By the 20th century, much of the temple had largely collapsed, and restoration efforts have since proven problematic: a first effort begun in 1960 was interrupted by the coming to power of the Khmer Rouge, and records of the positions of the stones were lost. A second attempt started in 1995 by a team of French-led archeologists as of 2005 was still ongoing, restricting visitor access. As of November 2010, partial visitor access was once again allowed, though not to the central structure.
In April 2011, after 51 years, the archaeologists finished the restoration of the temple. King Norodom Sihamoni of Cambodia and Prime Minister Francois Fillon of France were among those who first toured the renovated temple during the inauguration ceremony on July 3, 2011.
Baphuon Temple (c. 1060)
Baphuon was erected in the reign of Udayadityavarman II, who ruled from 1050-1066. It served as the state temple of Yasodharapura, the capital city of the Khmer empire in the 11th century.
Zhou Daguan, a Chinese ‘ambassador’ in the 13th century, speaks glowingly of the temple, describing it as a ‘copper tower’. This suggests that the entire temple may have once been sheathed in bronze plates.
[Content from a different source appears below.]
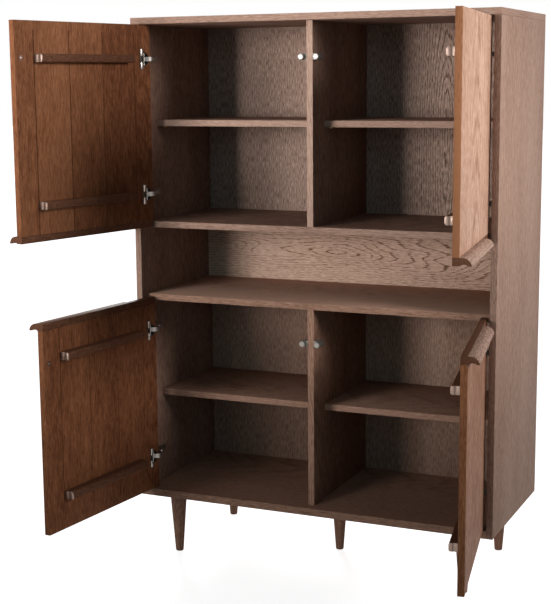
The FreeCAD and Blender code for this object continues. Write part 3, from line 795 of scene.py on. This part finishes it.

As with Angkor Wat, the Baphuon was converted to a Buddhist temple in the 16th century. This involved the demolition of the outer galleries, causeway stones, and other structures to reuse the material for construction of an enormous reclining Buddha statue on the west side of the temple. The work was never completed, however, and the half-finished Buddha is only barely distinguishable.
As the Baphuon was built on unstable soil it has not proven as durable as other nearby temples. As early as the 1960s the EFEO (École française d’Extrême-Orient) decided to begin restoration of the temple using the anastylosis technique, which involved disassembly of large portions of the temple and reconstruction using the original stones and replacements as needed. However, this work had to be abandoned in the 1970s when the Khmer Rouge came to power. By that time, the EFEO had completed the disassembly phase of the reconstruction. Over 300,000 stones were laid out in a 10 hectare area surrounding the temple. The EFEO maintained careful records of the original position of each of the stones, but the records were lost or destroyed during the Khmer Rouge period. In spite of this, archaeologists working from 1995-2002 were able to reassign the locations of most of the stones, and reconstruction was carried out from 2002-2011. The reopening of the temple took place on July 3, 2011.